Search fund vs. startup comparison
For a detailed comparison of ETA with other models, see our guides on ETA vs. startups, ETA vs. venture capital, and ETA vs. private equity.
If acquisition is the right path for you, start with our complete getting started guide and learn how much money you need to buy a business.
Frequently Asked Questions
What is the failure rate of buying an existing business vs. starting one?
Startups have an approximately 90% failure rate over 10 years, with the steepest mortality in years 1-3. Acquired SMEs with established revenue and customers have survival rates of 85-95%. The key difference is proven product-market fit: an acquired business has already demonstrated that customers will pay for its products or services, eliminating the #1 reason startups fail.
How much money do you need to buy a business vs. starting one?
To acquire an SME using an SBA loan, you typically need 10-15% of the purchase price as an equity injection ($50K-$300K depending on deal size).

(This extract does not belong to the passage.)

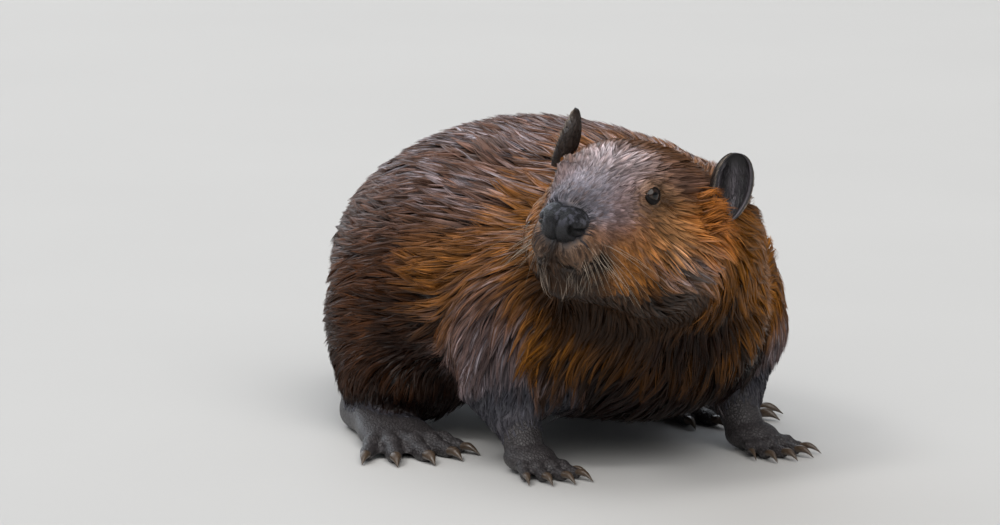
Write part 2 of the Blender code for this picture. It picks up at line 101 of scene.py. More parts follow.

A traditional search fund requires as little as $0-$50K personal capital. By contrast, startups require ongoing capital investment during the pre-revenue phase, often $200K-$2M+ before breakeven, with no guarantee of reaching profitability.
Can you get a salary immediately when buying a business?
Yes. Acquisition CEOs typically draw a salary of $150K-$300K from day one, funded by the business’s existing cash flow. This is one of the biggest advantages over a startup, where founders commonly pay themselves $0-$80K in early years. In a search fund structure, you also earn 20-25% equity in the acquired company, creating significant wealth over a 5-7 year hold period.